---- EXCERPTED DATA

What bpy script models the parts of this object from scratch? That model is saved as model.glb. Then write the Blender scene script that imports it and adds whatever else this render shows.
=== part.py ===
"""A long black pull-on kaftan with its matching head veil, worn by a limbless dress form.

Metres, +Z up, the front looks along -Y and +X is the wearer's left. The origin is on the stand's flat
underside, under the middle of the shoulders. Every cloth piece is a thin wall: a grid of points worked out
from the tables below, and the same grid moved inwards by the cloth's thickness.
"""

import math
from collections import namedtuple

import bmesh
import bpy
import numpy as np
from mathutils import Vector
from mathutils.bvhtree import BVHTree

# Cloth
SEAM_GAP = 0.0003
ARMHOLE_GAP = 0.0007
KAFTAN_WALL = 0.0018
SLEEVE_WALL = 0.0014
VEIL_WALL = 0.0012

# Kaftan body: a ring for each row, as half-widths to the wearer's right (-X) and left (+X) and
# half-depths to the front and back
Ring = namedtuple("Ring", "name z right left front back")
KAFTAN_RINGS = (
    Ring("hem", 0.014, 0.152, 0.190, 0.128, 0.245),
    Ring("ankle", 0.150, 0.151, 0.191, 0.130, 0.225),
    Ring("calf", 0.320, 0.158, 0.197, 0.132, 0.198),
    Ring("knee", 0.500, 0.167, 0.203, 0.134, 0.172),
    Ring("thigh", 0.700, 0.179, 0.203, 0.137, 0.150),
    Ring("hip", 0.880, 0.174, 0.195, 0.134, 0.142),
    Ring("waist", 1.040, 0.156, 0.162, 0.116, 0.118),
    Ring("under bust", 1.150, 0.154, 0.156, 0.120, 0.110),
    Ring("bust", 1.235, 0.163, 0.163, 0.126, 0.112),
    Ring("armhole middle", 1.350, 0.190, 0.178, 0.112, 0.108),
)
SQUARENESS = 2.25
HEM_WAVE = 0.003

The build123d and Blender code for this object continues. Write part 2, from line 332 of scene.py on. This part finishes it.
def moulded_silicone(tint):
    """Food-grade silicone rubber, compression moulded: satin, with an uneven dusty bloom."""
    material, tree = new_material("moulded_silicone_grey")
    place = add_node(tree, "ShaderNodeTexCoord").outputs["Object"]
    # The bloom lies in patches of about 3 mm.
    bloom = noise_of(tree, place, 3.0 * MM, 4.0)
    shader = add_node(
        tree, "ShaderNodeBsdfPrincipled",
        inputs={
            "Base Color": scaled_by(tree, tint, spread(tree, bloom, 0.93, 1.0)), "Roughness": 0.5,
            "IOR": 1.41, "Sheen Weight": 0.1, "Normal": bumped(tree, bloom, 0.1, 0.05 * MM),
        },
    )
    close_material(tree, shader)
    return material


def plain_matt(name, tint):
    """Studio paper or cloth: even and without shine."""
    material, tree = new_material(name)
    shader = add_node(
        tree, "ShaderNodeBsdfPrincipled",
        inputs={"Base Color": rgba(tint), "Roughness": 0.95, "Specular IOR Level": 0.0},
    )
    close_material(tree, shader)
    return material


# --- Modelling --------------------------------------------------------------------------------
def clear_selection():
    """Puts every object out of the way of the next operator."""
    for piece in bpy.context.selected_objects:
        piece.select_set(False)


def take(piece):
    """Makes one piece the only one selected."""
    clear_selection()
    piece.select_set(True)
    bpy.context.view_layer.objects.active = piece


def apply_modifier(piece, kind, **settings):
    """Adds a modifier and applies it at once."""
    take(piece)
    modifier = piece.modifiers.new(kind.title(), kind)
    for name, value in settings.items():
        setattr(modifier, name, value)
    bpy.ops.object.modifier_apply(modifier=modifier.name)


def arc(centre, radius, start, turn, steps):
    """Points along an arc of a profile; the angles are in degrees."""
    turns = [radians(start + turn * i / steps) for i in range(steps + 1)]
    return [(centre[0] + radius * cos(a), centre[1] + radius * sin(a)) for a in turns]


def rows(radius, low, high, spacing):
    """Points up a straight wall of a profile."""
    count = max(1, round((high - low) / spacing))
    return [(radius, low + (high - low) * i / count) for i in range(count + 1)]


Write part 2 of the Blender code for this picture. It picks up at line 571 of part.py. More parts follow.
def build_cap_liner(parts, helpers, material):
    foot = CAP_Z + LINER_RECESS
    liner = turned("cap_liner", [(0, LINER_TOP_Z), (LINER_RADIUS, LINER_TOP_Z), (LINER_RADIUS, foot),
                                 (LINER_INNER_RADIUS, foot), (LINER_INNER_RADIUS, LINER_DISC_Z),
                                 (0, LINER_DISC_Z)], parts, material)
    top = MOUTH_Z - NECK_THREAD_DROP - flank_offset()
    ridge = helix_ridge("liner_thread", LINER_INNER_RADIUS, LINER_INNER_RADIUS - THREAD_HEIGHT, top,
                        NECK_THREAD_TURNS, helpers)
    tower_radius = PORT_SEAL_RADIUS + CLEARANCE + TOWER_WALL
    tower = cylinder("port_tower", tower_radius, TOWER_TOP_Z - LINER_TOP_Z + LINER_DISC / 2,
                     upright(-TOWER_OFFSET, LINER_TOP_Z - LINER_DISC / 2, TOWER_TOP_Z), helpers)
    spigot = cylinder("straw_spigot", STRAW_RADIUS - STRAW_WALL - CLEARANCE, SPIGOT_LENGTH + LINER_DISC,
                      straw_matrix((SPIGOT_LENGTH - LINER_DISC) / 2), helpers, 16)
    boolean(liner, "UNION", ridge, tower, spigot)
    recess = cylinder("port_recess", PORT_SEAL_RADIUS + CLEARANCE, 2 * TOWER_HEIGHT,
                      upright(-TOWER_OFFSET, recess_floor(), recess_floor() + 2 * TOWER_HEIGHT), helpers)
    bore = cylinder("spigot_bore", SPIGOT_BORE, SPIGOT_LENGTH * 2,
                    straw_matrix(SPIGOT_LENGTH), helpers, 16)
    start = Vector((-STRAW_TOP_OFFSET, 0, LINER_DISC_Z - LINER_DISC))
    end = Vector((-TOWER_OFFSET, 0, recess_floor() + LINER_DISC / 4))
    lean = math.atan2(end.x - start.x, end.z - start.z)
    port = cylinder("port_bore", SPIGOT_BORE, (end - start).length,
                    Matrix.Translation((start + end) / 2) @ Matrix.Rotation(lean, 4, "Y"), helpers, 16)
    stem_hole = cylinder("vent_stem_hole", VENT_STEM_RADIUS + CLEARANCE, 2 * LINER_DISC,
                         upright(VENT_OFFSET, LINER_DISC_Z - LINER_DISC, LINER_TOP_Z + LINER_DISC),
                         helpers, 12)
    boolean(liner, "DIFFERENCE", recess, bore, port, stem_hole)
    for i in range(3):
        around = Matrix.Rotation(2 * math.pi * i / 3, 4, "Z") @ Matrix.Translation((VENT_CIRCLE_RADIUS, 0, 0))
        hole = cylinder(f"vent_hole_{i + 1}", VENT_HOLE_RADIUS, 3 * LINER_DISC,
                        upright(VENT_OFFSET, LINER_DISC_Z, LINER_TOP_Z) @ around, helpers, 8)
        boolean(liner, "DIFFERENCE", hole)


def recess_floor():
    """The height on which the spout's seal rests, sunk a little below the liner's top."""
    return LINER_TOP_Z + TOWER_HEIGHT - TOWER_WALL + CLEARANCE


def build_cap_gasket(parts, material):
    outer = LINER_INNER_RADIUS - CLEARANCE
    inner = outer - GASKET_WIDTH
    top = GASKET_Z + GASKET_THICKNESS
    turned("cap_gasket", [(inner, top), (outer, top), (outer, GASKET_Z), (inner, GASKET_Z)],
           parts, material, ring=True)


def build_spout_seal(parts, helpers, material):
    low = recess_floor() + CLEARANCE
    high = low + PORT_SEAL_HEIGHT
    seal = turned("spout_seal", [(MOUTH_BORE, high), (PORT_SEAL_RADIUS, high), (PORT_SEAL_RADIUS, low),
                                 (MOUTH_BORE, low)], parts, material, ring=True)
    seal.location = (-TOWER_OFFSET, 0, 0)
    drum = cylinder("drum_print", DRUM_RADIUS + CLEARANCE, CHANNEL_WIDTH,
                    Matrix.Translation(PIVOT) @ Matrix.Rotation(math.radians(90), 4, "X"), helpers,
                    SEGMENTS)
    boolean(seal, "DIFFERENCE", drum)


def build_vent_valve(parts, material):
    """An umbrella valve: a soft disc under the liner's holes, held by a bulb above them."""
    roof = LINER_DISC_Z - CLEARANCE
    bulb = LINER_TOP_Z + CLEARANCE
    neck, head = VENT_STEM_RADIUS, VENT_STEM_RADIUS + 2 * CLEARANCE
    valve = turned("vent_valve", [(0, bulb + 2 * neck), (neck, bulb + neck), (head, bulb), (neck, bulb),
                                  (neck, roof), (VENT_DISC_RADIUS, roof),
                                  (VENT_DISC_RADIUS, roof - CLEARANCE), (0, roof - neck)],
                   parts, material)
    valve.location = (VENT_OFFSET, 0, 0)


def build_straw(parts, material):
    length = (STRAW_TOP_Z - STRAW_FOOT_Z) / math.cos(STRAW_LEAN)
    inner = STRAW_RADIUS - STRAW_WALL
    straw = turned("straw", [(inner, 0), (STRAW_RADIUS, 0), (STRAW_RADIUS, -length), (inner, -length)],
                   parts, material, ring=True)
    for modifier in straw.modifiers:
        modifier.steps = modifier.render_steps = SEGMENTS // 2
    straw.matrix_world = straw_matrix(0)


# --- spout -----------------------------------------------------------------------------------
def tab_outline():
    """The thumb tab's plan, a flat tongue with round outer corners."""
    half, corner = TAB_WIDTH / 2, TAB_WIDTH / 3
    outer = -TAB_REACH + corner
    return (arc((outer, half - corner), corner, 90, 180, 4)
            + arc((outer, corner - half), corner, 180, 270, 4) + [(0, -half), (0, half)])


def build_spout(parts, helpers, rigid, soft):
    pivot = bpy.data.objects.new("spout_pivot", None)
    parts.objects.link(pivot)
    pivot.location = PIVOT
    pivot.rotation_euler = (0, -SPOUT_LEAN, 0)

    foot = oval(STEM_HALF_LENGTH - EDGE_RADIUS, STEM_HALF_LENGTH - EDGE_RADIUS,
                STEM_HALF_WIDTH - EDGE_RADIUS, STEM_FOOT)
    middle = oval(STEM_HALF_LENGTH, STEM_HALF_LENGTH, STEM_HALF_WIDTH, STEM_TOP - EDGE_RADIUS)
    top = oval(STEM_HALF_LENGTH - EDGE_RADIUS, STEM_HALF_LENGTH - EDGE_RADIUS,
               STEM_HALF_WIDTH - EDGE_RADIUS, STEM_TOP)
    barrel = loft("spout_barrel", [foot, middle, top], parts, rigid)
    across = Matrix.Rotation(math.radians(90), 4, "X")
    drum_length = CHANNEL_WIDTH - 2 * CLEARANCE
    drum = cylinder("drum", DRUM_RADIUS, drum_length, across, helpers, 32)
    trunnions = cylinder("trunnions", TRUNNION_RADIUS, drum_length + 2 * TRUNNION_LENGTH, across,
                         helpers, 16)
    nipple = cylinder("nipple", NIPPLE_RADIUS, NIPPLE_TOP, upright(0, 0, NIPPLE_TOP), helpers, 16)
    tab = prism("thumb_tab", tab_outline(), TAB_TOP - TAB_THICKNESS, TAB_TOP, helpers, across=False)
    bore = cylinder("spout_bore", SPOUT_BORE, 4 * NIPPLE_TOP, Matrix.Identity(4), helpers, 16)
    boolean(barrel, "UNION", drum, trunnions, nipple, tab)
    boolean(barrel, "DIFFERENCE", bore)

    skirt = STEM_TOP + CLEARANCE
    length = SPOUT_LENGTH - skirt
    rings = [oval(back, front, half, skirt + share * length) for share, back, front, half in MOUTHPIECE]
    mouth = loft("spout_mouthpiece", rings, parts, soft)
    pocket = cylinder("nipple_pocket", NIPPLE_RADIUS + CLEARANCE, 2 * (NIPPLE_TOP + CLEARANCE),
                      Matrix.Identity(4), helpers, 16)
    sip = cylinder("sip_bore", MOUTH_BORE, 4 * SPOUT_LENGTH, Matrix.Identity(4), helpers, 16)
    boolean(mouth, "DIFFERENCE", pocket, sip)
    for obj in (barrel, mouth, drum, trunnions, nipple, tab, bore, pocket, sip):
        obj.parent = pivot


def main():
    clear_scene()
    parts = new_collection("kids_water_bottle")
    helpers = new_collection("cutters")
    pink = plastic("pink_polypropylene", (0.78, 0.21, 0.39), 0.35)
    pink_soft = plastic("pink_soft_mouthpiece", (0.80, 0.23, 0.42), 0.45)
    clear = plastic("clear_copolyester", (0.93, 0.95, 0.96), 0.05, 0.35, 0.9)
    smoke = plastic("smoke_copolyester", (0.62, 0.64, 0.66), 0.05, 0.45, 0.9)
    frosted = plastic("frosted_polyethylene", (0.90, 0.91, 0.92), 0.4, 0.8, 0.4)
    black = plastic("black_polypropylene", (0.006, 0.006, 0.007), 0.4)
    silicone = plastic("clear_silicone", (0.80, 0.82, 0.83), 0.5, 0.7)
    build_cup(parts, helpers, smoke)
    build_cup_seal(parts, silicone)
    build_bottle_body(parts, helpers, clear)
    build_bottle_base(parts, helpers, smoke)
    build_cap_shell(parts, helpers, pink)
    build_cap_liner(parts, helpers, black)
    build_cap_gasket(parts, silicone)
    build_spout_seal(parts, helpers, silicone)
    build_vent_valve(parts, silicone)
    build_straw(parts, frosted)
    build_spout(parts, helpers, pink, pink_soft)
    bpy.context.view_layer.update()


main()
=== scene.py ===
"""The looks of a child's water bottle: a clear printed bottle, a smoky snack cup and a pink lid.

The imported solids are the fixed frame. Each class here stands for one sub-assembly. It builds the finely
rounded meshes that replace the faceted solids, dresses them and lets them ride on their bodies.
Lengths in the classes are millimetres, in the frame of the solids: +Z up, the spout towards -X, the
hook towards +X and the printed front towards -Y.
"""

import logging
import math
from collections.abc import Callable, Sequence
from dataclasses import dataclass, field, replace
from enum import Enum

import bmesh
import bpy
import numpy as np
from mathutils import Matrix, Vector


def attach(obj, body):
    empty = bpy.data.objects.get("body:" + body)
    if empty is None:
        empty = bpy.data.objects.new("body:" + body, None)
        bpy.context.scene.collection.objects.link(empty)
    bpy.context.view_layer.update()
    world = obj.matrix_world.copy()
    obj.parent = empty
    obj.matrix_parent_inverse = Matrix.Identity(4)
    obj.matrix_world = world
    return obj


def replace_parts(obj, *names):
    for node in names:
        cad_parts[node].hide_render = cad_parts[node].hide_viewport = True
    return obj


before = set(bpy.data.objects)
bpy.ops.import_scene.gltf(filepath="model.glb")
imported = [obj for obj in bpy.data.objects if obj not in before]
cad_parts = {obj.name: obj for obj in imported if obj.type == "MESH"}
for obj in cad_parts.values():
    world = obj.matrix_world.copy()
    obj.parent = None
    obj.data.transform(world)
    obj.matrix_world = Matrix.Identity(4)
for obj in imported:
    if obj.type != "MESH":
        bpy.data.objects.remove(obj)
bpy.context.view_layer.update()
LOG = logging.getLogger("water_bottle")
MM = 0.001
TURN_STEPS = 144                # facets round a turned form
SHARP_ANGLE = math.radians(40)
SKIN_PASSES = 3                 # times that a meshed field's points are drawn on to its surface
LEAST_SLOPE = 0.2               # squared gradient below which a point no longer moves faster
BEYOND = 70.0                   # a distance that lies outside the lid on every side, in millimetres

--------

**YOUR INSTRUCTIONS:** Using the entries above, repeat only the lines from the one containing "build_cap_liner(parts, helpers, black)" through the one containing "a pink lid.", end lines included.

**RESPONSE FOR THIS EXERCISE:**
    build_cap_liner(parts, helpers, black)
    build_cap_gasket(parts, silicone)
    build_spout_seal(parts, helpers, silicone)
    build_vent_valve(parts, silicone)
    build_straw(parts, frosted)
    build_spout(parts, helpers, pink, pink_soft)
    bpy.context.view_layer.update()


main()
=== scene.py ===
"""The looks of a child's water bottle: a clear printed bottle, a smoky snack cup and a pink lid.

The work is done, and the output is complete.